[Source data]

○ ○ ○ ○

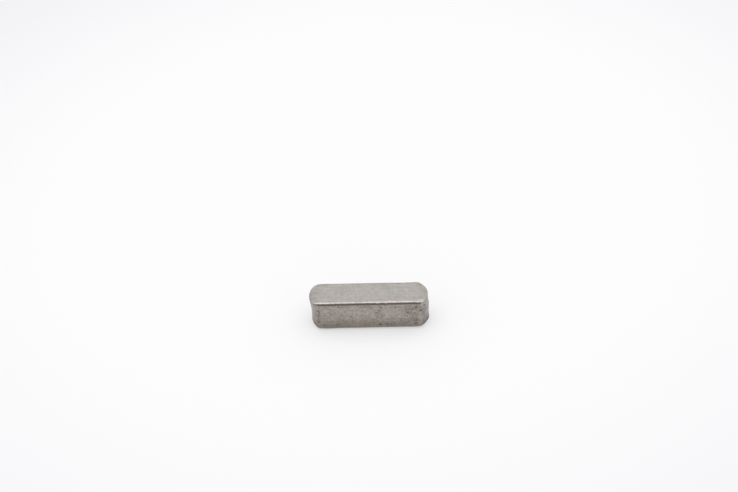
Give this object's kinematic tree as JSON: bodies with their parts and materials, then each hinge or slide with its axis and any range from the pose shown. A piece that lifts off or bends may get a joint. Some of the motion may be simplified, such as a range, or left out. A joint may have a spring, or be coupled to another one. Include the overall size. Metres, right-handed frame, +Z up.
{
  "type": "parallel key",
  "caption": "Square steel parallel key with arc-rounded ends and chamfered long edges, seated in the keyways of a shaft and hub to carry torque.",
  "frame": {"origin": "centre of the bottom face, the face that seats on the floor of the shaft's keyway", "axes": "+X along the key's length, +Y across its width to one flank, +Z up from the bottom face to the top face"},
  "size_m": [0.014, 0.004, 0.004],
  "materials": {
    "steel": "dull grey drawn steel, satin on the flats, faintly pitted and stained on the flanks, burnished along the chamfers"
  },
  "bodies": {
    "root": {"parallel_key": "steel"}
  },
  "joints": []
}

○ ○ ○ ○

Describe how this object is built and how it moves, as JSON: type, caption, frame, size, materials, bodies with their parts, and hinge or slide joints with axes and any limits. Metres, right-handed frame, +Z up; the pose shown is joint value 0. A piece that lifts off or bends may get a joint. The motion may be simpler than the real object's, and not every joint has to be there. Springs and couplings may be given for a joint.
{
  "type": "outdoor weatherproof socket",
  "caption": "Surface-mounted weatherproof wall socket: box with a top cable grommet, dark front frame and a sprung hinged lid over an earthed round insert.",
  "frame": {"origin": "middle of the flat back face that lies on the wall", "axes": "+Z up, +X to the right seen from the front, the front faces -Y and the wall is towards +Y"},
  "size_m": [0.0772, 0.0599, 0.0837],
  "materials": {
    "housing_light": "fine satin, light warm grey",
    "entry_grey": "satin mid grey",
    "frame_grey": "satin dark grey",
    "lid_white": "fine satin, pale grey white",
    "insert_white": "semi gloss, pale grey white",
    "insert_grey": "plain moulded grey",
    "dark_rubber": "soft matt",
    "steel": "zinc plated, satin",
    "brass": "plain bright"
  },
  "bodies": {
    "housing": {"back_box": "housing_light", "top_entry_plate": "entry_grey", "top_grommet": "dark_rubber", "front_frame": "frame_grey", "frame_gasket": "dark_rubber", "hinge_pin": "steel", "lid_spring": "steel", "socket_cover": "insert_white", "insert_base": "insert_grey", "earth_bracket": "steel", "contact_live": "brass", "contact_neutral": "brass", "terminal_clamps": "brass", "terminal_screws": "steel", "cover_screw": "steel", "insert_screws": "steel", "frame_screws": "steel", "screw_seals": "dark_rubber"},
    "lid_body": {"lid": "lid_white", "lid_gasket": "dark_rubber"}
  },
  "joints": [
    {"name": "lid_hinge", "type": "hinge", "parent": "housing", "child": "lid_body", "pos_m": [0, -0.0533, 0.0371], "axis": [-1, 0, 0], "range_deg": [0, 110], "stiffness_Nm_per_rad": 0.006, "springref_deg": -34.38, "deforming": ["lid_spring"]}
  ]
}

○ ○ ○ ○

# Stated exercise:
Go through the lines above. Select every one that has the string "JSON".

# Written reply:
Give this object's kinematic tree as JSON: bodies with their parts and materials, then each hinge or slide with its axis and any range from the pose shown. A piece that lifts off or bends may get a joint. Some of the motion may be simplified, such as a range, or left out. A joint may have a spring, or be coupled to another one. Include the overall size. Metres, right-handed frame, +Z up.
Describe how this object is built and how it moves, as JSON: type, caption, frame, size, materials, bodies with their parts, and hinge or slide joints with axes and any limits. Metres, right-handed frame, +Z up; the pose shown is joint value 0. A piece that lifts off or bends may get a joint. The motion may be simpler than the real object's, and not every joint has to be there. Springs and couplings may be given for a joint.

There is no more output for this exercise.